# GIVEN INSTRUCTION
Your answer should be a single number: the count of lines containing the string "finishes".
-- Begin DATA SECTION --
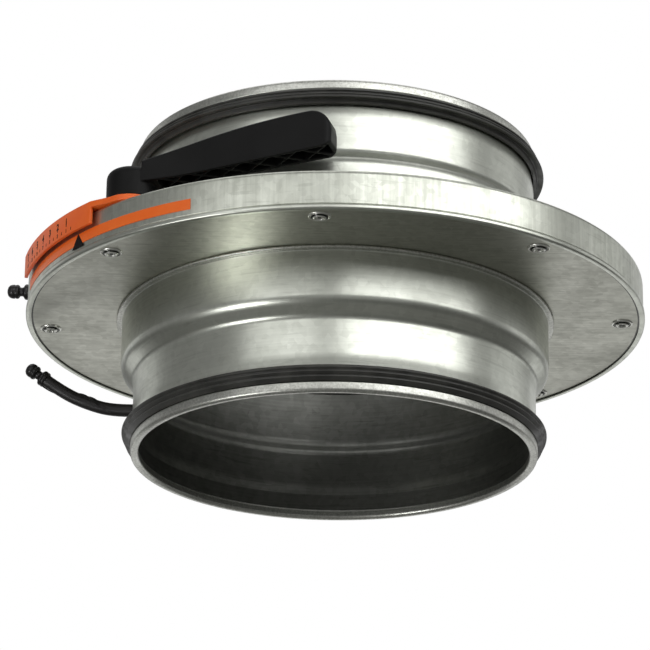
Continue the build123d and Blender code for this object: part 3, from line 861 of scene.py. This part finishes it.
bracketLook = {
    "grain": 0.3, "haze": 18.0, "light": "#ff7323", "dark": "#fa681b", "roughLow": 0.4, "roughHigh": 0.5,
    "bump": 0.12, "ior": 1.54, "gloss": 0.5,
}
labelLook = {
    "grain": 0.5, "haze": 14.0, "light": "#ff7a2c", "dark": "#fc7022", "roughLow": 0.3, "roughHigh": 0.42,
    "bump": 0.05, "ior": 1.5, "gloss": 0.5,
}
inkLook = {
    "grain": 0.5, "haze": 5.0, "light": "#0c0908", "dark": "#080605", "roughLow": 0.55, "roughHigh": 0.7,
    "bump": 0.05, "ior": 1.5, "gloss": 0.25,
}
gasketRubber = mouldedPlastic("extrudedRubber", rubberLook)
hoseRubber = mouldedPlastic("hoseRubber", hoseFinish)
capPlastic = mouldedPlastic("capPolyethylene", capLook)
leverPlastic = mouldedPlastic("leverPolyamide", leverLook)
bracketPlastic = mouldedPlastic("bracketAbs", bracketLook)
labelFilm = mouldedPlastic("labelVinyl", labelLook)
printInk = mouldedPlastic("printInk", inkLook)

# Where one piece shows two finishes, or a darker copy of its metal as painted shade: heights from the mouth,
# and distances from a rivet's middle
bandPlaces = {
    "foldTop": 4.2, "beadLow": 68.3, "beadTop": 70.1, "beadIn": 106.0, "hemTop": 71.9, "hemIn": 150.6,
    "plateTop": 70.2, "rivetTop": 70.1, "rivetBore": 1.25, "grooveIn": 3.25, "grooveOut": 4.1,
}


def finishSpigot(spigot, upper, at):
    wear(spigot, spunSteel)
    spigot.data.materials.append(crimpedSteel)
    spigot.data.materials.append(boreShadeSteel)

    # the inside of the bore above the fold gets the darker steel as painted shade
    def bore(r, z, out):
        return out < -0.2 and fromMouth(z, upper) > at["foldTop"]

    def crimp(r, z, out):
        high = fromMouth(z, upper)
        return high <= at["foldTop"] or at["beadLow"] < high < at["beadTop"] and r > at["beadIn"]

    bandFaces(spigot, 2, bore)
    bandFaces(spigot, 1, crimp)


def finishCasing(at):
    wear(casingPan, rimSteel)
    casingPan.data.materials.append(spunSteel)
    bandFaces(casingPan, 1, lambda r, z, out: z < at["hemTop"] and r > at["hemIn"])
    wear(bottomPlate, plateSteel)
    # the plate's underside under the hem gets the dark steel as painted shade
    bottomPlate.data.materials.append(paintedShadeSteel)
    bandFaces(bottomPlate, 1, lambda r, z, out: z < at["plateTop"] and r > plateSizes["seam"])


def finishRivets(at):
    # the bore and the groove round the head get the dark steel as painted shade
    wear(pivotRivets, platedSteel)
    pivotRivets.data.materials.append(paintedShadeSteel)
    places = [place.xy for place in pivotPlaces(plateSizes)]
    for face in pivotRivets.data.polygons:
        spot = face.center / mm
        off = min((spot.xy - place).length for place in places)
        if spot.z < at["rivetTop"] and (off < at["rivetBore"] or at["grooveIn"] < off < at["grooveOut"]):
            face.material_index = 1


finishSpigot(spigots[0], False, bandPlaces)
finishSpigot(spigots[1], True, bandPlaces)
finishCasing(bandPlaces)
finishRivets(bandPlaces)
for gasket in gaskets:
    wear(gasket, gasketRubber)
for hose, cap, strap in zip(hoses, caps, straps):
    wear(hose, hoseRubber)
    wear(cap, capPlastic)
    wear(strap, capPlastic)
wear(lever, leverPlastic)
wear(scaleBracket, bracketPlastic)
wear(scaleFigures, printInk)
wear(rimLabel, labelFilm)
wear(rimPointer, printInk)
wear(handleScrew, platedSteel)
wear(scaleRivet, platedSteel)

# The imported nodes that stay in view, by the start of their names
finishes = {
    "blade": bladeSteel, "drive_pin": platedSteel, "drive_ring": bladeSteel, "ring_guides": platedSteel,
    "handle_nut": platedSteel, "spacers": platedSteel, "lower_nipple": turnedBrass,
    "upper_nipple": turnedBrass,
}
for name, node in nodes.items():
    for start, finish in finishes.items():
        if name.startswith(start):
            wear(node, finish)
print("materials made")

# Studio: a pale floor far below the hanging damper, a white backdrop that lights as grey, and soft panels
studio = {"floor": -3.4, "floorSide": 30.0, "floorColour": "#a8a8a5", "floorGlow": 0.72, "sky": 0.2}
middle = (0, 0, 0.08)
# place and size in metres; bright is the radiance of the panel itself
panels = {
    "keyRight": {"place": (1.55, -1.9, 1.15), "size": (3.6, 1.5), "bright": 2.2},
    "fillLeft": {"place": (-1.25, -2.3, 1.0), "size": (1.9, 1.5), "bright": 1.1},
    "sideLeft": {"place": (-2.0, 2.0, 0.9), "size": (1.6, 1.6), "bright": 0.5},
    "lowLeft": {"place": (-2.0, -1.6, -1.3), "size": (0.9, 0.9), "bright": 8.0},
    "sideRight": {"place": (2.7, 1.2, 0.7), "size": (1.8, 1.8), "bright": 0.5},
    "lowFront": {"place": (0.5, -2.9, -0.75), "size": (3.0, 0.9), "bright": 0.16},
    "lowBack": {"place": (0, 2.6, -0.85), "size": (5.2, 1.1), "bright": 0.8},
    "backSoft": {"place": (0.6, 3.0, 1.2), "size": (3.0, 1.8), "bright": 0.5},
    "topSoft": {"place": (0, 0.3, 2.4), "size": (2.6, 2.2), "bright": 0.8},
}


def addFloor(s):
    # Matt paper: even and pale to the eye, and it throws little light back on the steel.
    half, high = s["floorSide"] / 2, s["floor"]
    mesh = bpy.data.meshes.new("floor")
    corners = [(-half, -half, high), (half, -half, high), (half, half, high), (-half, half, high)]
    mesh.from_pydata(corners, [], [(0, 1, 2, 3)])
    floor = bpy.data.objects.new("floor", mesh)
    scene.collection.objects.link(floor)
    material, tree, shader, inMm = startMaterial("paperFloor")
    grain = addNode(tree, "ShaderNodeTexNoise", {"Vector": inMm, "Scale": 0.02, "Detail": 2.0})
    rough = addNode(tree, "ShaderNodeMapRange", {0: grain.outputs[0], 3: 0.8, 4: 0.95})
    tree.links.new(rough.outputs[0], shader.inputs["Roughness"])
    shader.inputs["Base Color"].default_value = sheetColour(s["floorColour"])
    shader.inputs["Emission Color"].default_value = (1, 1, 0.99, 1)
    seen = addNode(tree, "ShaderNodeLightPath").outputs["Is Camera Ray"]
    glow = addNode(tree, "ShaderNodeMath", {0: seen, 1: s["floorGlow"]}, operation="MULTIPLY").outputs[0]
    tree.links.new(glow, shader.inputs["Emission Strength"])
    wear(floor, material)


def addWorld(s):
    world = bpy.data.worlds.new("studio")
    world.use_nodes = True
    tree = world.node_tree
    tree.nodes.clear()
    seen = addNode(tree, "ShaderNodeLightPath").outputs["Is Camera Ray"]
    dim = addNode(tree, "ShaderNodeBackground", {"Color": (1, 1, 1, 1), "Strength": s["sky"]}).outputs[0]
    white = addNode(tree, "ShaderNodeBackground", {"Color": (1, 1, 1, 1), "Strength": 1.0}).outputs[0]
    both = addNode(tree, "ShaderNodeMixShader", {0: seen, 1: dim, 2: white}).outputs[0]
    addNode(tree, "ShaderNodeOutputWorld", {"Surface": both})
    scene.world = world


def addPanel(name, look, aim):
    light = bpy.data.lights.new(name, "AREA")
    light.shape = "RECTANGLE"
    light.size, light.size_y = look["size"]
    light.energy = look["bright"] * math.pi * look["size"][0] * look["size"][1]
    lamp = bpy.data.objects.new(name, light)
    lamp.location = look["place"]
    lamp.visible_camera = False
    lamp.rotation_mode = "QUATERNION"
    lamp.rotation_quaternion = (Vector(aim) - Vector(look["place"])).to_track_quat("-Z", "Y")
    scene.collection.objects.link(lamp)


addFloor(studio)
addWorld(studio)
for name, look in panels.items():
    addPanel(name, look, middle)
scene.view_settings.view_transform = "Standard"
scene.view_settings.look = "None"
print("studio made")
-- End DATA SECTION --
# TASK OUTPUT
4